**CHALLENGE:** The lines below are to be quoted exactly, from the first through the one that contains "return bodice_plain(facing, u, v)".

**DATASET SECTION:**
========
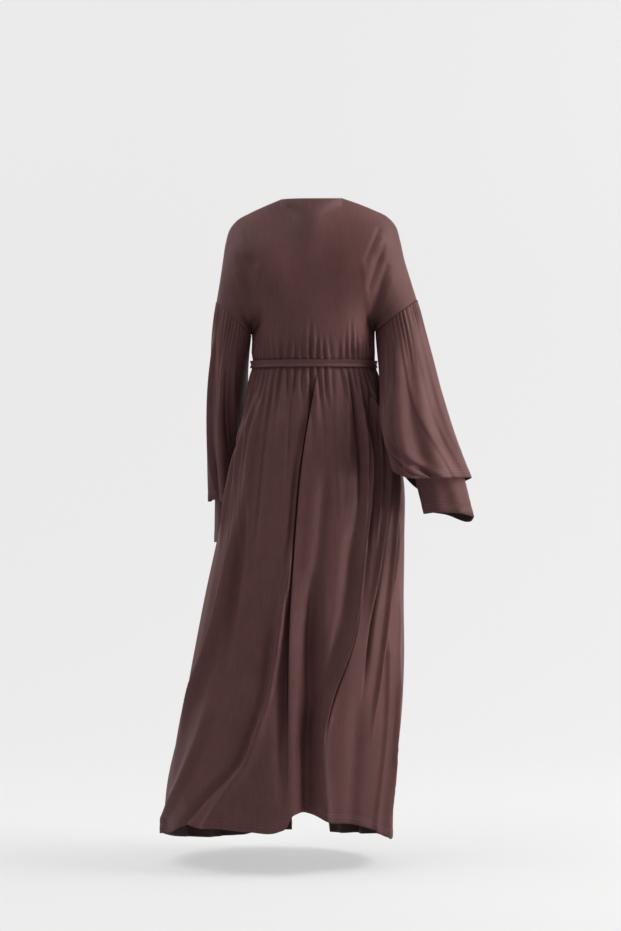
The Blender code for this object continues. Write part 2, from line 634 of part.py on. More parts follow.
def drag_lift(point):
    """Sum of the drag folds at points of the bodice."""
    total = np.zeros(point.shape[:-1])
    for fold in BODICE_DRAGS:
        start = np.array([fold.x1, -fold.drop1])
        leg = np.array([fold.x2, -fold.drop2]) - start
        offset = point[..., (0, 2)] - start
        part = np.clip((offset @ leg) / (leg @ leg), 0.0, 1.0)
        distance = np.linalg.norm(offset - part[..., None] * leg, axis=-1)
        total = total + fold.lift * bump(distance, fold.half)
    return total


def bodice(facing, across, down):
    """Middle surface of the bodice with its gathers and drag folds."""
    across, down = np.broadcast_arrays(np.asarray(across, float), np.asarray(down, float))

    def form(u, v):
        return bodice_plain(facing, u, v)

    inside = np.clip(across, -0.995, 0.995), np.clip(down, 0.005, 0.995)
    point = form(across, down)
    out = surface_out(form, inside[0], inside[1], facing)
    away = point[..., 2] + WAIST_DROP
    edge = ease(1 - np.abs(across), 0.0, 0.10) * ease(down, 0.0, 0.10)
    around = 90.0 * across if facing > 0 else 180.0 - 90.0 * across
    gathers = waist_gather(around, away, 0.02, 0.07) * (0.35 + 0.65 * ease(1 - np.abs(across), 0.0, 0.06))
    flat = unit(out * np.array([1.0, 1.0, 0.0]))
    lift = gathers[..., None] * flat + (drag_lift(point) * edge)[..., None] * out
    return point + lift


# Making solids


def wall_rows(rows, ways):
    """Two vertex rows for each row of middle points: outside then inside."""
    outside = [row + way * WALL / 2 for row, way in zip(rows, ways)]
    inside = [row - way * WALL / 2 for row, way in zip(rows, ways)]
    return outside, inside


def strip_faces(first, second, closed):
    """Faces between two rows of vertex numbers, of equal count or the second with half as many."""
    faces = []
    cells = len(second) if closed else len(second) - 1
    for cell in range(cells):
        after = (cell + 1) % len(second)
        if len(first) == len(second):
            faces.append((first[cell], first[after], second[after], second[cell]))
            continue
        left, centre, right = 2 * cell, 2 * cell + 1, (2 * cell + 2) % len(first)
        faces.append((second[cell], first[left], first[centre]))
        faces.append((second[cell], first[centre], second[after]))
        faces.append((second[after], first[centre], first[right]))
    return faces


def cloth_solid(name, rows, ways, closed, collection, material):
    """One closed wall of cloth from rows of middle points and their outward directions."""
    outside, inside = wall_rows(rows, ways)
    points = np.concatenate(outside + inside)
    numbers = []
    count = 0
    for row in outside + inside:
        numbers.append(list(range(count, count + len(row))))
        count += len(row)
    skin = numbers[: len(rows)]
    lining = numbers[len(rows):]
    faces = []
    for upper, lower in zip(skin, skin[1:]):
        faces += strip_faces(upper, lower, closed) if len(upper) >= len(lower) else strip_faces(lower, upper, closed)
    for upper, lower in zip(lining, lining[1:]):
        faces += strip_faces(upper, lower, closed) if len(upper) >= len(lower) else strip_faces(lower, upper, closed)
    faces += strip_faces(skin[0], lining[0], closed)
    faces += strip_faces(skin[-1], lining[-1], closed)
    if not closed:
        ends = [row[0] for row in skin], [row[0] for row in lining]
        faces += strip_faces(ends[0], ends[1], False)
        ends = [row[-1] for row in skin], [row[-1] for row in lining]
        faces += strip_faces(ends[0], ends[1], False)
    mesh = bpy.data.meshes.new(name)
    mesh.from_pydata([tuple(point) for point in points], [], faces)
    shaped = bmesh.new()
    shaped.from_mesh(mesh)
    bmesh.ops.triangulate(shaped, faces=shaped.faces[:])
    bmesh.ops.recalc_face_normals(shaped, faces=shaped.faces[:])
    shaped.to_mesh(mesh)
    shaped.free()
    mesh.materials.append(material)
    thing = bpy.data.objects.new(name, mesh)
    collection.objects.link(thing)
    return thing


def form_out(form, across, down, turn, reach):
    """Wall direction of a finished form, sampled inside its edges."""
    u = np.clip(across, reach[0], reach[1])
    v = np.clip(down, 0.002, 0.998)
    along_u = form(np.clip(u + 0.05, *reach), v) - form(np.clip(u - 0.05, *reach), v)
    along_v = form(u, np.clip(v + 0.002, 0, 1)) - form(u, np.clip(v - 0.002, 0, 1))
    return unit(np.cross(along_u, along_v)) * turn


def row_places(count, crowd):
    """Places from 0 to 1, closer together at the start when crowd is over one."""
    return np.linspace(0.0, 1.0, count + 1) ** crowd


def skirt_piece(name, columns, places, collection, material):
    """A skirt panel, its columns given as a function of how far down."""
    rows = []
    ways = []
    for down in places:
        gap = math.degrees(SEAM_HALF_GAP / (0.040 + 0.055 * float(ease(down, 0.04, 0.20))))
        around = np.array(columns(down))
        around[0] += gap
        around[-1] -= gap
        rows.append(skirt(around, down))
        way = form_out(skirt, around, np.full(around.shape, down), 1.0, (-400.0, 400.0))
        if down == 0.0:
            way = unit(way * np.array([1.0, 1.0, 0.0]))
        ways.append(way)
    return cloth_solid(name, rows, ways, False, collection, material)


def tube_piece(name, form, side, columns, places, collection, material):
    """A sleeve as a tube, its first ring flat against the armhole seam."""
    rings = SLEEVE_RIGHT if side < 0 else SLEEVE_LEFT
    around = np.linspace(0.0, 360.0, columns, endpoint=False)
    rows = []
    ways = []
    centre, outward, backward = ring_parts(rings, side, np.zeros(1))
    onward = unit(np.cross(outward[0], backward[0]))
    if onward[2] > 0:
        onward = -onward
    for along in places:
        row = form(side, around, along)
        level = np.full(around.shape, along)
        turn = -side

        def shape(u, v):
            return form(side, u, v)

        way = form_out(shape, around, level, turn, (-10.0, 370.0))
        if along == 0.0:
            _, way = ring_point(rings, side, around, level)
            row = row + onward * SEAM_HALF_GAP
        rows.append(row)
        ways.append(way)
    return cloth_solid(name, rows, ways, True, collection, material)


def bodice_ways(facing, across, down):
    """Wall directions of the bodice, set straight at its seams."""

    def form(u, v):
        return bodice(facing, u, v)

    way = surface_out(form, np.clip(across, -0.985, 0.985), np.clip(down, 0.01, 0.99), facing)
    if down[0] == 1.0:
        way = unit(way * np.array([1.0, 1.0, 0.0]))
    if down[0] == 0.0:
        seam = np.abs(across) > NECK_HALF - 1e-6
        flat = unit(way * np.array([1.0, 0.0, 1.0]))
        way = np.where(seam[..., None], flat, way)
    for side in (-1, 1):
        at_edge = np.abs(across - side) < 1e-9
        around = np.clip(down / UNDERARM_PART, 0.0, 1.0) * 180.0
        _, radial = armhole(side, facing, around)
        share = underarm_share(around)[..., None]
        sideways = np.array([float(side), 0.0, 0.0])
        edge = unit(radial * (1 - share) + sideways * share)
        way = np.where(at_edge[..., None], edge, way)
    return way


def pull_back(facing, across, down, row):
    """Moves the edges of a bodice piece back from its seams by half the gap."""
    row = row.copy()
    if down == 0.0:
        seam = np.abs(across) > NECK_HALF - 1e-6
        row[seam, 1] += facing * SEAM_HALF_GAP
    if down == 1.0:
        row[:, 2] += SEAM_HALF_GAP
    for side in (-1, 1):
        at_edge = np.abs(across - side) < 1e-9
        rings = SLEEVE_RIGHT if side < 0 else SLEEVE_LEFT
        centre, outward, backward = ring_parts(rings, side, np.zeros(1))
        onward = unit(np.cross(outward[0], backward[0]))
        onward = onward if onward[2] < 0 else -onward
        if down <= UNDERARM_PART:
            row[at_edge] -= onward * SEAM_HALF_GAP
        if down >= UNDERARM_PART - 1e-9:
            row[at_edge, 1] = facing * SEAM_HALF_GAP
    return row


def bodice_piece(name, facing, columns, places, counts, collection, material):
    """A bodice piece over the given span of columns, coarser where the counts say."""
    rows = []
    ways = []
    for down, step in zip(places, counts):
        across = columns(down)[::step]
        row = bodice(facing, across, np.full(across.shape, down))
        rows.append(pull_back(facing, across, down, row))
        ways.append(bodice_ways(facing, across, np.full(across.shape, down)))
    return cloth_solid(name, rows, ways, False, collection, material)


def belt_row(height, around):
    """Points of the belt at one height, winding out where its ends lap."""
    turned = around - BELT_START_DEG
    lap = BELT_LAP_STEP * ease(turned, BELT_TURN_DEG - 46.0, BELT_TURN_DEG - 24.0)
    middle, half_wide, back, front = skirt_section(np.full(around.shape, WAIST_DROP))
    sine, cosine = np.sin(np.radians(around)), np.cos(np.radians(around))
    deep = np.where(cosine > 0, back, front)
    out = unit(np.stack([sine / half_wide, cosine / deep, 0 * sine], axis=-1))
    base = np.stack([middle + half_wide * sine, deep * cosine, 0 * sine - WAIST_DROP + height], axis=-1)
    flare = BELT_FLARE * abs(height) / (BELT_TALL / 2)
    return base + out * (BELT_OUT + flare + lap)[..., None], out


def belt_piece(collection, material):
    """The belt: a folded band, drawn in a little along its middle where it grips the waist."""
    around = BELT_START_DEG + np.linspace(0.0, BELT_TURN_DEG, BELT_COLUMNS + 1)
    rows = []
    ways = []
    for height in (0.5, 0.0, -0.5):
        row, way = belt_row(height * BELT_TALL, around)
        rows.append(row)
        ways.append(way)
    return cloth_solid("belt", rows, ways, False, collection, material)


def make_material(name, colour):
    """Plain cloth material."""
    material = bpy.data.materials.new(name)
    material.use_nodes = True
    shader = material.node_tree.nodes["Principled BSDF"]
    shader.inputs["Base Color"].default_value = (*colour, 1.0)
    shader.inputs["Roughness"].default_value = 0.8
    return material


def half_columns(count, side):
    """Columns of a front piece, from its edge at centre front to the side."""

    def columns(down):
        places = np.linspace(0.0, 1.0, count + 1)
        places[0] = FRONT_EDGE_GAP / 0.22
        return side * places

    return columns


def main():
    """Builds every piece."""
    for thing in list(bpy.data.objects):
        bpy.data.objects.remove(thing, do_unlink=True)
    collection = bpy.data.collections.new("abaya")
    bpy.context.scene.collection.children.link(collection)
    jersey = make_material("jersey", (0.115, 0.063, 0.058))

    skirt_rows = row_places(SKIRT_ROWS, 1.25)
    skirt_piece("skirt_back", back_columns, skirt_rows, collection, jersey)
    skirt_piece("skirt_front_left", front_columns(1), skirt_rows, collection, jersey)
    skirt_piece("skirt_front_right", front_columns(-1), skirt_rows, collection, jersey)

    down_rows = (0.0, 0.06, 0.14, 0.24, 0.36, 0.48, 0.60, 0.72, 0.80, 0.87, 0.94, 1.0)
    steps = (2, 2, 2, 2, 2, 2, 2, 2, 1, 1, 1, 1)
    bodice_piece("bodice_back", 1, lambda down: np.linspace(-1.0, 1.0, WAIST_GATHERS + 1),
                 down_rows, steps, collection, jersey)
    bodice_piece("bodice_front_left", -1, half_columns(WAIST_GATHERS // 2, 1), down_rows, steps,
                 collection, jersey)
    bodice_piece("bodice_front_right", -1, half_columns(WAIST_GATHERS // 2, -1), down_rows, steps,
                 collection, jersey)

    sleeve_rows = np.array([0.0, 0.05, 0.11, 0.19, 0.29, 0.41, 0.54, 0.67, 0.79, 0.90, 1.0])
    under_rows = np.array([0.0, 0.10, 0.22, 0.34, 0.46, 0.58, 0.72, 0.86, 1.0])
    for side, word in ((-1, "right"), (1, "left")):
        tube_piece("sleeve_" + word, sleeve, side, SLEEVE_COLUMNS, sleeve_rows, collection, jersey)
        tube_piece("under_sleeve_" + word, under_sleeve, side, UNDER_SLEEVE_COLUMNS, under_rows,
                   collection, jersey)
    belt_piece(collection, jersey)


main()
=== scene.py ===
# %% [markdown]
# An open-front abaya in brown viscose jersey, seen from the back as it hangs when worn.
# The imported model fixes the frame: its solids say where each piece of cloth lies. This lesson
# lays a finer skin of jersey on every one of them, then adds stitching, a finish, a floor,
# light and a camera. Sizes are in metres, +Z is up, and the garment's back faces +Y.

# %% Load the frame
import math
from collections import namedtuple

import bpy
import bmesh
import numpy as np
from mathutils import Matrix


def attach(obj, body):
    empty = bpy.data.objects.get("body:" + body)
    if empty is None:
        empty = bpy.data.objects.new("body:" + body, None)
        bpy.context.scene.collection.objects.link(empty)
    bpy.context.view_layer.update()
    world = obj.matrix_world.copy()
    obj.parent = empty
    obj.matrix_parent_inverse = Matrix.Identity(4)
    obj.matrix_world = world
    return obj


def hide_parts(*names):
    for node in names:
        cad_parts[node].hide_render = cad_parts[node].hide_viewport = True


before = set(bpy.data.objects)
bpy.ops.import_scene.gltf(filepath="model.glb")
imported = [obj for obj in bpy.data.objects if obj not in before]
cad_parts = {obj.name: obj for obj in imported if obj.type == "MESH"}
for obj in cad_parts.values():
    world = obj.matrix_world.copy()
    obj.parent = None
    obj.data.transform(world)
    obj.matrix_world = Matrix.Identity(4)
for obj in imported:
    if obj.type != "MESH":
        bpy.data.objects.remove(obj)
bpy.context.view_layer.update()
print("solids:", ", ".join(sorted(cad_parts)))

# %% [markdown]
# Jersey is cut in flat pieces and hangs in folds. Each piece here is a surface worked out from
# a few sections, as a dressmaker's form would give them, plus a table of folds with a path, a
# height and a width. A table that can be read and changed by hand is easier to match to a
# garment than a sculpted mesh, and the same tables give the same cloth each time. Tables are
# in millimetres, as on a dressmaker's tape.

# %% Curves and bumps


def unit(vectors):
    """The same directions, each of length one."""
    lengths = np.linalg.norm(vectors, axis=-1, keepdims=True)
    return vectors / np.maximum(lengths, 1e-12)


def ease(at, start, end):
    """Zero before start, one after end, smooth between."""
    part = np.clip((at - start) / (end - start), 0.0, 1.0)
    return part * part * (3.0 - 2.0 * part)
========
**FULL SOLUTION:**
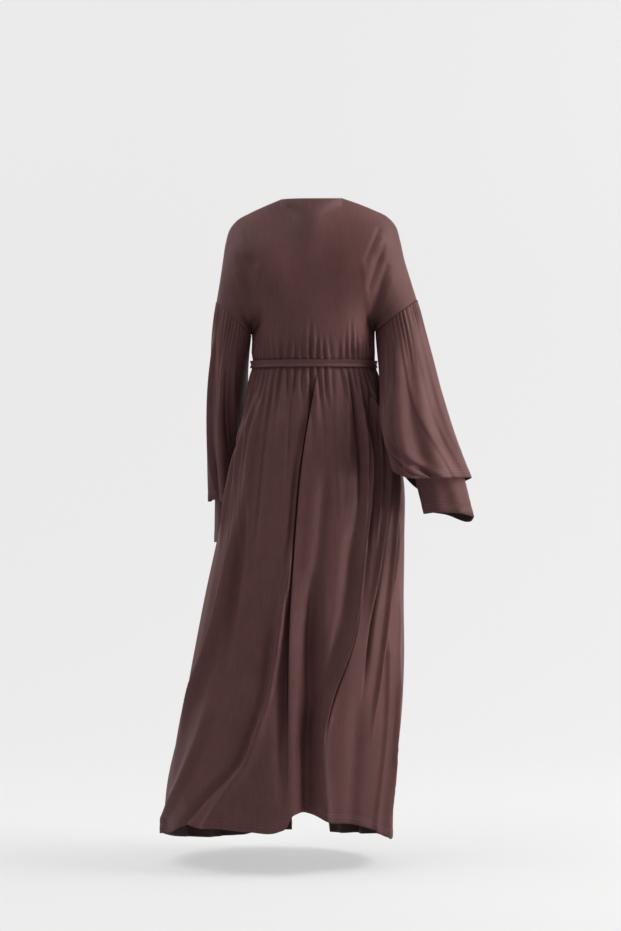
The Blender code for this object continues. Write part 2, from line 634 of part.py on. More parts follow.
def drag_lift(point):
    """Sum of the drag folds at points of the bodice."""
    total = np.zeros(point.shape[:-1])
    for fold in BODICE_DRAGS:
        start = np.array([fold.x1, -fold.drop1])
        leg = np.array([fold.x2, -fold.drop2]) - start
        offset = point[..., (0, 2)] - start
        part = np.clip((offset @ leg) / (leg @ leg), 0.0, 1.0)
        distance = np.linalg.norm(offset - part[..., None] * leg, axis=-1)
        total = total + fold.lift * bump(distance, fold.half)
    return total


def bodice(facing, across, down):
    """Middle surface of the bodice with its gathers and drag folds."""
    across, down = np.broadcast_arrays(np.asarray(across, float), np.asarray(down, float))

    def form(u, v):
        return bodice_plain(facing, u, v)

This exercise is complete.